The Structure of the Calendar

Of all the ancient calendar systems, the Maya and other Mesoamerican systems are the most complex and intricate. They used 20-day months, and had two calendar years: the 260-day Sacred Round, or tzolkin, and the 365-day Vague Year, or haab. These two calendars coincided every 52 years. The 52-year period of time was called a "bundle" and meant the same to the Maya as our century does to us.

The Sacred Round of 260 days is composed of two smaller cycles: the numbers 1 through 13, coupled with 20 different day names. Each of the day names is represented by a god who carries time across the sky, thus marking the passage of night and day. The day names are Imix, Ik, Akbal, Kan, Chicchan, Cimi, Manik, Lamat, Muluc, Oc, Chuen, Eb, Ben, Ix, Men, Cib, Caban, Eiznab, Cauac, and Ahau. Some of these are animal gods, such as Chuen (the dog), and Ahau (the eagle), and archaeologists have pointed out that the Maya sequence of animals can be matched in similar sequence to the lunar zodiacs of many East and Southeast Asian civilizations.

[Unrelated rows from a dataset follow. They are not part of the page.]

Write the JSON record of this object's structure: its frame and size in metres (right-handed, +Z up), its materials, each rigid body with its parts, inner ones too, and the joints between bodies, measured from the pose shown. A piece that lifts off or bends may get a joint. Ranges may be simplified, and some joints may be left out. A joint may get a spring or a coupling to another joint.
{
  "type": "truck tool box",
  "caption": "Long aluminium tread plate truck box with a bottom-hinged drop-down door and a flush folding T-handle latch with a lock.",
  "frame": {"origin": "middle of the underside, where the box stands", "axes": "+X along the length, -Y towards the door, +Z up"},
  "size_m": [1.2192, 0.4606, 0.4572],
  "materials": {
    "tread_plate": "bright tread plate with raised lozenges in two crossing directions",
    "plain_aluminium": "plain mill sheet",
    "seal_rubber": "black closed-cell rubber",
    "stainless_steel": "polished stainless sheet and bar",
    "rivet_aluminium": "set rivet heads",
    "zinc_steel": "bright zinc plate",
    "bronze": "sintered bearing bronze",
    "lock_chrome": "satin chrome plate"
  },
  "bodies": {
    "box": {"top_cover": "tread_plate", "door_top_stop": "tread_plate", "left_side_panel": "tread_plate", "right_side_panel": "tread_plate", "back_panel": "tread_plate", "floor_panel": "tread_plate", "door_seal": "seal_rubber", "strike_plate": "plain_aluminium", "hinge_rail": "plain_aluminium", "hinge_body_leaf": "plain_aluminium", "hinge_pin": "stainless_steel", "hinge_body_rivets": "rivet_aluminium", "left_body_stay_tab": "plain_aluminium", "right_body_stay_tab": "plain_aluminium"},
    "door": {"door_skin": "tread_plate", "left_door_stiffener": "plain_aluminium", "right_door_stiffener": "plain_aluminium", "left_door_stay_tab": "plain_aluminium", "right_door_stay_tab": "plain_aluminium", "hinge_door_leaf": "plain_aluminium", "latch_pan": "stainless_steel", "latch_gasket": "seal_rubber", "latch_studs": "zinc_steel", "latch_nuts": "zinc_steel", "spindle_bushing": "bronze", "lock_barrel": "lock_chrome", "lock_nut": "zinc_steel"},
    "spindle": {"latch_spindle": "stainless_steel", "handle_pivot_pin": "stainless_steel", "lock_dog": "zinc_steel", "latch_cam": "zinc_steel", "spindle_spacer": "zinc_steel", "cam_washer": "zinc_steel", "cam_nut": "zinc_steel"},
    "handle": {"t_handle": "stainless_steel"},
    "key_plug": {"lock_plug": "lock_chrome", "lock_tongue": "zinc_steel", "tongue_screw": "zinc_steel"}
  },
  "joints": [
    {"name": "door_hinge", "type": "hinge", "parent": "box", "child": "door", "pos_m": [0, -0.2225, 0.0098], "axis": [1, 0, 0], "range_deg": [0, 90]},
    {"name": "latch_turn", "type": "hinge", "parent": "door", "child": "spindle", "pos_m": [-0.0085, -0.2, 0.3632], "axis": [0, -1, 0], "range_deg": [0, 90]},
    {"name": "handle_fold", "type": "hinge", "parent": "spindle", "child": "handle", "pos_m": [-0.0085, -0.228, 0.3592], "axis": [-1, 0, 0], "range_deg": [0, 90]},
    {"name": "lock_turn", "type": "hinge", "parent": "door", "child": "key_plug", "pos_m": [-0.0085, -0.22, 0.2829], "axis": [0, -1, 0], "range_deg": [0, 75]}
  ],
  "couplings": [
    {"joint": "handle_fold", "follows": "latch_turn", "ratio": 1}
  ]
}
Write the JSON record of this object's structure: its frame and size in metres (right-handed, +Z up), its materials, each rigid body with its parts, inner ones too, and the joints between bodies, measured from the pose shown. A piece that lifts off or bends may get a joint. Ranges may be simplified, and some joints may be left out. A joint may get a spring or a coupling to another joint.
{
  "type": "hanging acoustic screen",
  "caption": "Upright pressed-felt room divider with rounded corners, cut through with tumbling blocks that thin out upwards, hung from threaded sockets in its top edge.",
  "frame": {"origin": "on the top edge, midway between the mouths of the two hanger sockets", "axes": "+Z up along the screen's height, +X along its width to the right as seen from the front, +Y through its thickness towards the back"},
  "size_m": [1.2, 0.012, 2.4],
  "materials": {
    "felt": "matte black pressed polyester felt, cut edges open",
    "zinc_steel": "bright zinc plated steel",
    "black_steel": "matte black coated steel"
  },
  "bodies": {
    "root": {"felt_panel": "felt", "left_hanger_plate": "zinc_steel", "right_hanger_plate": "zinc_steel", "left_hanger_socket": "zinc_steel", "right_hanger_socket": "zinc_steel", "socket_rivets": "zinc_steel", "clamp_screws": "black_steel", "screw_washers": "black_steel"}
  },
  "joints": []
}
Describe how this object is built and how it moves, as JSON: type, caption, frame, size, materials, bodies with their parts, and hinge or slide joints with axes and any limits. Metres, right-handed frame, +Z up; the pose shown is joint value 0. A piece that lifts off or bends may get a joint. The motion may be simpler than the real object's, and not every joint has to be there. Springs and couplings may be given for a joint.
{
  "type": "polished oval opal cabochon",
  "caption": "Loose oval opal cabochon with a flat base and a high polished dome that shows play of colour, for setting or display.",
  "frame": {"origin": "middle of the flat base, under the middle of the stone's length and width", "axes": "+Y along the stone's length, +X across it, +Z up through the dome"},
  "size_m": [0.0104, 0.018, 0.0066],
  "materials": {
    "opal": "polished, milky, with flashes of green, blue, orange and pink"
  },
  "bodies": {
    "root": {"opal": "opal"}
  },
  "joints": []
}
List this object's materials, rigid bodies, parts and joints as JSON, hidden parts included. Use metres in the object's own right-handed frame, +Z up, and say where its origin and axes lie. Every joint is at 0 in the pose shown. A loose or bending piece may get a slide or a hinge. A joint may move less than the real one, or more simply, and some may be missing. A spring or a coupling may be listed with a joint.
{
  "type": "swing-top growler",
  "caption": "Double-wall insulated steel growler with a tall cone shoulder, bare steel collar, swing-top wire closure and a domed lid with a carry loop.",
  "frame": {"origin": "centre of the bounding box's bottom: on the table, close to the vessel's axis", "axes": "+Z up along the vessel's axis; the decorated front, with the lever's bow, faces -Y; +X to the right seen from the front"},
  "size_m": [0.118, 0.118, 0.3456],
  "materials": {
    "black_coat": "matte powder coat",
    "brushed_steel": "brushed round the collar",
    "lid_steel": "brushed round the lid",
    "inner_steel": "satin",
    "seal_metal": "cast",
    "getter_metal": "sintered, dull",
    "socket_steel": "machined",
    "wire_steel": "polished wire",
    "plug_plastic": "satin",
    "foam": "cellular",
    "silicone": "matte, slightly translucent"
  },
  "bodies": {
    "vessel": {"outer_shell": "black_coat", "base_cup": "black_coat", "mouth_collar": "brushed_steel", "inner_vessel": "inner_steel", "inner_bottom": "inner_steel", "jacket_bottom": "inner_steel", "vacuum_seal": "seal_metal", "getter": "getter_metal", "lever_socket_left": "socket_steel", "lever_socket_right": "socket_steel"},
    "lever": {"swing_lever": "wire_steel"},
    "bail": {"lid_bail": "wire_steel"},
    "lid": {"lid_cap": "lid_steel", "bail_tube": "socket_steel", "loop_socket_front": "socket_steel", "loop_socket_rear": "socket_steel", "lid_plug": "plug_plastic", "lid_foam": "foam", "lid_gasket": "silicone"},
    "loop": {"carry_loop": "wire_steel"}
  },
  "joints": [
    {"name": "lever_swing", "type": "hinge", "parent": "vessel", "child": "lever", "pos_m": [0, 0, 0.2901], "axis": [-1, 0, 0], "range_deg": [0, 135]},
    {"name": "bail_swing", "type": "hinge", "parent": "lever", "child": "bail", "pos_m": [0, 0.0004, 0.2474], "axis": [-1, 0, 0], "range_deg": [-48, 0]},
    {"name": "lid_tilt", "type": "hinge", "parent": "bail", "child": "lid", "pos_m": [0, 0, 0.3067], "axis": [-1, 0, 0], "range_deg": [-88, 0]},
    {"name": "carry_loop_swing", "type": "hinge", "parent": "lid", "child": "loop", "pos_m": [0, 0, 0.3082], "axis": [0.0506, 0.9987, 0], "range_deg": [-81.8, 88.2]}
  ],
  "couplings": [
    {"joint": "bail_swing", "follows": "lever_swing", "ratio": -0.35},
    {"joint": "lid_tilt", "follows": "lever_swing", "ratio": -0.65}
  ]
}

In the 260-day tzolkin, time does not run along a line, but moves in a repeating circle similar to a spiral. The two cycles of 13 and 20 intermesh and are repeated without interruption. Thus, the calendar would begin with 1 Imix, 2 Ik, 3 Akbal, and so on to 13 Ben, after which the cycle continues with 1 Ix, 2 Men, etc. This time the day Imix would be numbered 8 Imix, and the last day in this 260-day cycle would be 13 Ahau.

No one is certain how such an unusual calendar came into being. The 260-day cycle may tie several celestial events together, including the configuration of Mars, appearances of Venus, or eclipse seasons. It may even represent the interval between conception and birth of a human baby.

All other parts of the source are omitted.